__Task details__. Output the data exactly, with every line intact.

__Dataset extract__.
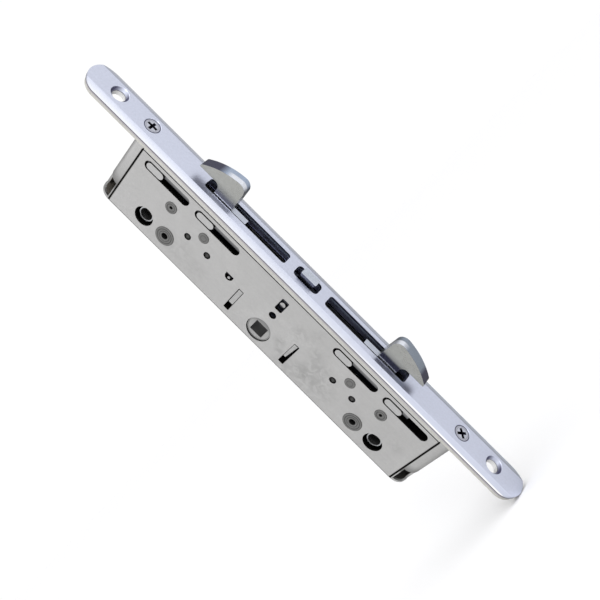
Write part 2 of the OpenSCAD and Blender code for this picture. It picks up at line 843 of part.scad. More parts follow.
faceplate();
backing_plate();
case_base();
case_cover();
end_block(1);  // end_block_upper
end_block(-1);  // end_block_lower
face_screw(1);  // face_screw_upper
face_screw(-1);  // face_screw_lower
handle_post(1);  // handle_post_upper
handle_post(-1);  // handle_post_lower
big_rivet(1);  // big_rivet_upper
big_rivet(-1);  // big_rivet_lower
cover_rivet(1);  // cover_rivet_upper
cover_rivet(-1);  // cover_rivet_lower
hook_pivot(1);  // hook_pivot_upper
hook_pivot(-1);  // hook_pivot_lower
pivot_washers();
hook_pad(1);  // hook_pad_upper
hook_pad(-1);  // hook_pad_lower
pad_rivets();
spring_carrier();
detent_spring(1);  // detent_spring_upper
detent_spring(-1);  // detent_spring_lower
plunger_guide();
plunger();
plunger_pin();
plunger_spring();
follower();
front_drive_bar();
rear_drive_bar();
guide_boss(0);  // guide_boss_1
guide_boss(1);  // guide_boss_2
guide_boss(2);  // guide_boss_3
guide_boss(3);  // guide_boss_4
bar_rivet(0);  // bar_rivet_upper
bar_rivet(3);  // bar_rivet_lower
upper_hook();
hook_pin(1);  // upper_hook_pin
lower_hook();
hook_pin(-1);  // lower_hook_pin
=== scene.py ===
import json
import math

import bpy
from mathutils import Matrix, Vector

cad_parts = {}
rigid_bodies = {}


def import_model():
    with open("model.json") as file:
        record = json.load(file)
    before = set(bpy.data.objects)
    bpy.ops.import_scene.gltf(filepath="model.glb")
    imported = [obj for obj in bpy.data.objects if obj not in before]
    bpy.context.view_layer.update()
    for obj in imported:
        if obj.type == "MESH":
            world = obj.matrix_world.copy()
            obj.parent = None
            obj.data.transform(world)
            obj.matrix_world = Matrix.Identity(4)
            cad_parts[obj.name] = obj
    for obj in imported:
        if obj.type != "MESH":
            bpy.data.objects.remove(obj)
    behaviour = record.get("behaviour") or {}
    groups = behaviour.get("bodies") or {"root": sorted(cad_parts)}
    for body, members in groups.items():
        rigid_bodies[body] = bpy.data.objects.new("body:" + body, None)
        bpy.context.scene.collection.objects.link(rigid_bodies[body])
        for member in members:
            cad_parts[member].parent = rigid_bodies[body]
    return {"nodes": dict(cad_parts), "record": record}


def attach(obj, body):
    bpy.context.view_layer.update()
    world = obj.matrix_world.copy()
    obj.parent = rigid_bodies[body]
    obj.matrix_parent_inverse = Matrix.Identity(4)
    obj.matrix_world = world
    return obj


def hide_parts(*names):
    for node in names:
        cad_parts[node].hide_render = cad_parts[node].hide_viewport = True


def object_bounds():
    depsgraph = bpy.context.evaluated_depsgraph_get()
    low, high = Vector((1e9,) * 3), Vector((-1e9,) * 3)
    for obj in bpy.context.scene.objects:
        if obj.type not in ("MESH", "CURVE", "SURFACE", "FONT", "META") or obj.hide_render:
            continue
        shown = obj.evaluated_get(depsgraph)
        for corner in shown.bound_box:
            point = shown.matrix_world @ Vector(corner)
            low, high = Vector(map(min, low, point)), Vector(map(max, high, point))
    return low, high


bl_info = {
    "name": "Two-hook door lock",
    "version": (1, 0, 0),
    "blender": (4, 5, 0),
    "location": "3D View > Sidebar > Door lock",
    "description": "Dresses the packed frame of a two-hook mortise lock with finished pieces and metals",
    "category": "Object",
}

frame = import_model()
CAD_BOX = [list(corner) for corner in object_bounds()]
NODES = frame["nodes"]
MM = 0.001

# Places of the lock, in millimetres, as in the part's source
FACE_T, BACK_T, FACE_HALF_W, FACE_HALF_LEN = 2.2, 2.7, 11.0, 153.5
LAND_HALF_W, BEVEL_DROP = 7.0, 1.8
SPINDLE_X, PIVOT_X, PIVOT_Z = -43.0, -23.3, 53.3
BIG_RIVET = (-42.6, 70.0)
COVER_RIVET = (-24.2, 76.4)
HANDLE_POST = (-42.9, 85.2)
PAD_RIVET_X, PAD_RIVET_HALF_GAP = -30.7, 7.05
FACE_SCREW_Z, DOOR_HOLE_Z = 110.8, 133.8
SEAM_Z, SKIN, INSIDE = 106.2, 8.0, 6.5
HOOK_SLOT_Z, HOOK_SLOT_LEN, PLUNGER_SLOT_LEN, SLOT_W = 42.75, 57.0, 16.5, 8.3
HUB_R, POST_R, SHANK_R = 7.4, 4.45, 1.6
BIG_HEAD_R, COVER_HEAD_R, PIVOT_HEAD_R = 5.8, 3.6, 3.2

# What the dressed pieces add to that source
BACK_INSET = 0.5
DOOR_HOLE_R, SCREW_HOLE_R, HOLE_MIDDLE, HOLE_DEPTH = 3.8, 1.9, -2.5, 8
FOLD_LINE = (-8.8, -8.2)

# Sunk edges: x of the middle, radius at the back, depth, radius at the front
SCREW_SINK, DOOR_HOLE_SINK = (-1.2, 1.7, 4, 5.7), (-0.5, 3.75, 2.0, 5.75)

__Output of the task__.
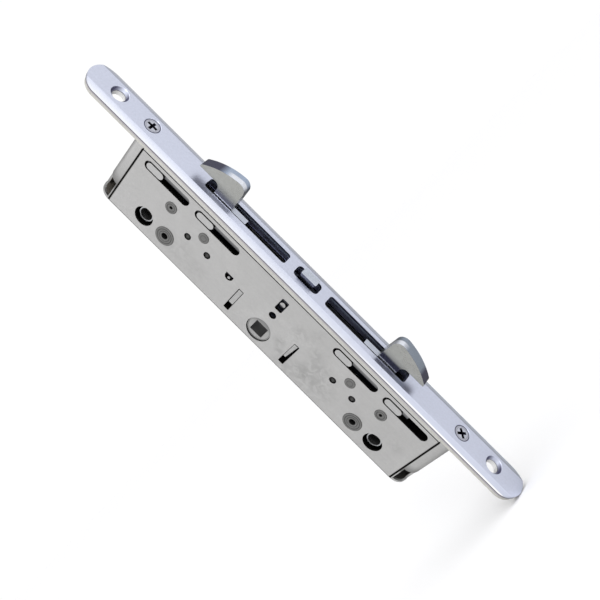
Write part 2 of the OpenSCAD and Blender code for this picture. It picks up at line 843 of part.scad. More parts follow.
faceplate();
backing_plate();
case_base();
case_cover();
end_block(1);  // end_block_upper
end_block(-1);  // end_block_lower
face_screw(1);  // face_screw_upper
face_screw(-1);  // face_screw_lower
handle_post(1);  // handle_post_upper
handle_post(-1);  // handle_post_lower
big_rivet(1);  // big_rivet_upper
big_rivet(-1);  // big_rivet_lower
cover_rivet(1);  // cover_rivet_upper
cover_rivet(-1);  // cover_rivet_lower
hook_pivot(1);  // hook_pivot_upper
hook_pivot(-1);  // hook_pivot_lower
pivot_washers();
hook_pad(1);  // hook_pad_upper
hook_pad(-1);  // hook_pad_lower
pad_rivets();
spring_carrier();
detent_spring(1);  // detent_spring_upper
detent_spring(-1);  // detent_spring_lower
plunger_guide();
plunger();
plunger_pin();
plunger_spring();
follower();
front_drive_bar();
rear_drive_bar();
guide_boss(0);  // guide_boss_1
guide_boss(1);  // guide_boss_2
guide_boss(2);  // guide_boss_3
guide_boss(3);  // guide_boss_4
bar_rivet(0);  // bar_rivet_upper
bar_rivet(3);  // bar_rivet_lower
upper_hook();
hook_pin(1);  // upper_hook_pin
lower_hook();
hook_pin(-1);  // lower_hook_pin
=== scene.py ===
import json
import math

import bpy
from mathutils import Matrix, Vector

cad_parts = {}
rigid_bodies = {}


def import_model():
    with open("model.json") as file:
        record = json.load(file)
    before = set(bpy.data.objects)
    bpy.ops.import_scene.gltf(filepath="model.glb")
    imported = [obj for obj in bpy.data.objects if obj not in before]
    bpy.context.view_layer.update()
    for obj in imported:
        if obj.type == "MESH":
            world = obj.matrix_world.copy()
            obj.parent = None
            obj.data.transform(world)
            obj.matrix_world = Matrix.Identity(4)
            cad_parts[obj.name] = obj
    for obj in imported:
        if obj.type != "MESH":
            bpy.data.objects.remove(obj)
    behaviour = record.get("behaviour") or {}
    groups = behaviour.get("bodies") or {"root": sorted(cad_parts)}
    for body, members in groups.items():
        rigid_bodies[body] = bpy.data.objects.new("body:" + body, None)
        bpy.context.scene.collection.objects.link(rigid_bodies[body])
        for member in members:
            cad_parts[member].parent = rigid_bodies[body]
    return {"nodes": dict(cad_parts), "record": record}


def attach(obj, body):
    bpy.context.view_layer.update()
    world = obj.matrix_world.copy()
    obj.parent = rigid_bodies[body]
    obj.matrix_parent_inverse = Matrix.Identity(4)
    obj.matrix_world = world
    return obj


def hide_parts(*names):
    for node in names:
        cad_parts[node].hide_render = cad_parts[node].hide_viewport = True


def object_bounds():
    depsgraph = bpy.context.evaluated_depsgraph_get()
    low, high = Vector((1e9,) * 3), Vector((-1e9,) * 3)
    for obj in bpy.context.scene.objects:
        if obj.type not in ("MESH", "CURVE", "SURFACE", "FONT", "META") or obj.hide_render:
            continue
        shown = obj.evaluated_get(depsgraph)
        for corner in shown.bound_box:
            point = shown.matrix_world @ Vector(corner)
            low, high = Vector(map(min, low, point)), Vector(map(max, high, point))
    return low, high


bl_info = {
    "name": "Two-hook door lock",
    "version": (1, 0, 0),
    "blender": (4, 5, 0),
    "location": "3D View > Sidebar > Door lock",
    "description": "Dresses the packed frame of a two-hook mortise lock with finished pieces and metals",
    "category": "Object",
}

frame = import_model()
CAD_BOX = [list(corner) for corner in object_bounds()]
NODES = frame["nodes"]
MM = 0.001

# Places of the lock, in millimetres, as in the part's source
FACE_T, BACK_T, FACE_HALF_W, FACE_HALF_LEN = 2.2, 2.7, 11.0, 153.5
LAND_HALF_W, BEVEL_DROP = 7.0, 1.8
SPINDLE_X, PIVOT_X, PIVOT_Z = -43.0, -23.3, 53.3
BIG_RIVET = (-42.6, 70.0)
COVER_RIVET = (-24.2, 76.4)
HANDLE_POST = (-42.9, 85.2)
PAD_RIVET_X, PAD_RIVET_HALF_GAP = -30.7, 7.05
FACE_SCREW_Z, DOOR_HOLE_Z = 110.8, 133.8
SEAM_Z, SKIN, INSIDE = 106.2, 8.0, 6.5
HOOK_SLOT_Z, HOOK_SLOT_LEN, PLUNGER_SLOT_LEN, SLOT_W = 42.75, 57.0, 16.5, 8.3
HUB_R, POST_R, SHANK_R = 7.4, 4.45, 1.6
BIG_HEAD_R, COVER_HEAD_R, PIVOT_HEAD_R = 5.8, 3.6, 3.2

# What the dressed pieces add to that source
BACK_INSET = 0.5
DOOR_HOLE_R, SCREW_HOLE_R, HOLE_MIDDLE, HOLE_DEPTH = 3.8, 1.9, -2.5, 8
FOLD_LINE = (-8.8, -8.2)

# Sunk edges: x of the middle, radius at the back, depth, radius at the front
SCREW_SINK, DOOR_HOLE_SINK = (-1.2, 1.7, 4, 5.7), (-0.5, 3.75, 2.0, 5.75)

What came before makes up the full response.